## start Data supplied

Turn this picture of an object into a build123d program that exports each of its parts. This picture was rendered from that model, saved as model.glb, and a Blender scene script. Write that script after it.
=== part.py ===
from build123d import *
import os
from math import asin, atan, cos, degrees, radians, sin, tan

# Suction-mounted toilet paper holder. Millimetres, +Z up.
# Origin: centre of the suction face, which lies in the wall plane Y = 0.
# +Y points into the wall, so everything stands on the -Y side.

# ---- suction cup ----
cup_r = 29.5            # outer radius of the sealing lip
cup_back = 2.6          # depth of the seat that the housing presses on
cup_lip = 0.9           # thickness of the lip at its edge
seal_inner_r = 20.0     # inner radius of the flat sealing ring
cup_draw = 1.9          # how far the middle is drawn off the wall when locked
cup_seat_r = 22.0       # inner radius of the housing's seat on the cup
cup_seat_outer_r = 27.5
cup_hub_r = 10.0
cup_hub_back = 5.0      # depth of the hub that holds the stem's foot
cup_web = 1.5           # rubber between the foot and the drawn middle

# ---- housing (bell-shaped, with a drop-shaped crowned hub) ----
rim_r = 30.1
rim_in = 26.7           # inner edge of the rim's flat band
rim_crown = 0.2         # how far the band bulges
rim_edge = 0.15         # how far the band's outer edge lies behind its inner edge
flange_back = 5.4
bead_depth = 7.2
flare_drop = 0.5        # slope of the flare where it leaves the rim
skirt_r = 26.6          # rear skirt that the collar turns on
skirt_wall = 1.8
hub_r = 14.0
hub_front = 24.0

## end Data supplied
## start Data supplied

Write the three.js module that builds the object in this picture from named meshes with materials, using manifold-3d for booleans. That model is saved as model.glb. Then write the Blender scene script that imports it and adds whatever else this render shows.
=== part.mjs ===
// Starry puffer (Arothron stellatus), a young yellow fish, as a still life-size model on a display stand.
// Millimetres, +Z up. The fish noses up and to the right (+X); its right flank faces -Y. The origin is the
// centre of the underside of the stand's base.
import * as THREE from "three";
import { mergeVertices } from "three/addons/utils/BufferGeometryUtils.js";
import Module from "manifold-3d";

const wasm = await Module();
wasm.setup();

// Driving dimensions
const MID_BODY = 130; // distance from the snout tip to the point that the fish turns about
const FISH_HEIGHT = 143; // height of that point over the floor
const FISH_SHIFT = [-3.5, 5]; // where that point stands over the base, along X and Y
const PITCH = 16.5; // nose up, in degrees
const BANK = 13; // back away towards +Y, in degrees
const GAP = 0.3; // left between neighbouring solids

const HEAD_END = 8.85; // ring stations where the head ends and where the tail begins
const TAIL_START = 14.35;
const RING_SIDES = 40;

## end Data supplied
## start Data supplied

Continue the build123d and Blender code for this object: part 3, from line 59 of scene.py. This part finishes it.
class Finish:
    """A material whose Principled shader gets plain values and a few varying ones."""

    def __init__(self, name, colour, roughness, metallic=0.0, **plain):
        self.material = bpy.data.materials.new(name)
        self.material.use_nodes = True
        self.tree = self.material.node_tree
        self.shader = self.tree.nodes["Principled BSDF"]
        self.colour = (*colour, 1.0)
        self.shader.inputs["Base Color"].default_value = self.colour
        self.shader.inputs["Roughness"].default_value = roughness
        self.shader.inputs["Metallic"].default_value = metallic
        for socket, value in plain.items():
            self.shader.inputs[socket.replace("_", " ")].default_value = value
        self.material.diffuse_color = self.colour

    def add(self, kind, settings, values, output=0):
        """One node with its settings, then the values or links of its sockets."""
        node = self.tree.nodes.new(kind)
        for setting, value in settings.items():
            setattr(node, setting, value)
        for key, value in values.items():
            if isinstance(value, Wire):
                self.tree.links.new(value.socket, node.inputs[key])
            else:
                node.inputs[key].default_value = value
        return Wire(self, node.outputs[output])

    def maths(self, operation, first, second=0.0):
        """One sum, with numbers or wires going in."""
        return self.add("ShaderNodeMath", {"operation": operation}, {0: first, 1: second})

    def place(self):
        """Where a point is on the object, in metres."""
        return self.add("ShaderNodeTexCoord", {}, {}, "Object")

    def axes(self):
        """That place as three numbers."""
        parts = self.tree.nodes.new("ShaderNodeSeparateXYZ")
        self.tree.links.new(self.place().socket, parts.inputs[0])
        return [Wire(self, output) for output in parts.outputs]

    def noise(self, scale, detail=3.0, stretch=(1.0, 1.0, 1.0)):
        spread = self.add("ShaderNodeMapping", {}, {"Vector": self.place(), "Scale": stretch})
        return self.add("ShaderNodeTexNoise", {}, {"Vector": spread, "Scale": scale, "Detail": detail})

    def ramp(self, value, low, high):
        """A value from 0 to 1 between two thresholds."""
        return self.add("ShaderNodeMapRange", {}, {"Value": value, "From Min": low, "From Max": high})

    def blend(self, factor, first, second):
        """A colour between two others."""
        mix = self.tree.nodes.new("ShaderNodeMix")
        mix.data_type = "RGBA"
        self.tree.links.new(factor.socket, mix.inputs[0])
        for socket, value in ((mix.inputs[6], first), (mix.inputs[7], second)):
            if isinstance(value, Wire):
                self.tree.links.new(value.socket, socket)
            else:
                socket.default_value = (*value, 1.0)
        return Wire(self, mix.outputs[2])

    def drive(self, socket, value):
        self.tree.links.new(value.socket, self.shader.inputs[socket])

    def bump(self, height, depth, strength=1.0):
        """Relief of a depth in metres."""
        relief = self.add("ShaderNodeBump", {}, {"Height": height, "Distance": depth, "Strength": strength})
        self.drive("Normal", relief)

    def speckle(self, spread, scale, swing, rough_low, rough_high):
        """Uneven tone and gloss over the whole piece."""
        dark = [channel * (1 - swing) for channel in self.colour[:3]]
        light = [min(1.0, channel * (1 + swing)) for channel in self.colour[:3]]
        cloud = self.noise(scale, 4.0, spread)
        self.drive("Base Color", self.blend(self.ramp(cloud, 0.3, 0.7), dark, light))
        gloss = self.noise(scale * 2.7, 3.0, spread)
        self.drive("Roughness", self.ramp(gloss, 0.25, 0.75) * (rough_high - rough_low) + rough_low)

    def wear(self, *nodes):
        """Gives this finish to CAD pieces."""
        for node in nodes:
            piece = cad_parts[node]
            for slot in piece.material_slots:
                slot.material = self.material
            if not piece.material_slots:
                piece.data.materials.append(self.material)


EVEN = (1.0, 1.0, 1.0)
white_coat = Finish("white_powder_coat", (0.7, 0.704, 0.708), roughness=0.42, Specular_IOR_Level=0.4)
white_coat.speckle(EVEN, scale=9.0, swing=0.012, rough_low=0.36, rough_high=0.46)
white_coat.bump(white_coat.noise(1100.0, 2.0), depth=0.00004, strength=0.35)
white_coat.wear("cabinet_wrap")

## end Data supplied

_What this task involves_: Return only the stretch of the material above from the line holding "Write the three.js" through the line holding "wasm.setup();", copied exactly.

_Task answer_:
Write the three.js module that builds the object in this picture from named meshes with materials, using manifold-3d for booleans. That model is saved as model.glb. Then write the Blender scene script that imports it and adds whatever else this render shows.
=== part.mjs ===
// Starry puffer (Arothron stellatus), a young yellow fish, as a still life-size model on a display stand.
// Millimetres, +Z up. The fish noses up and to the right (+X); its right flank faces -Y. The origin is the
// centre of the underside of the stand's base.
import * as THREE from "three";
import { mergeVertices } from "three/addons/utils/BufferGeometryUtils.js";
import Module from "manifold-3d";

const wasm = await Module();
wasm.setup();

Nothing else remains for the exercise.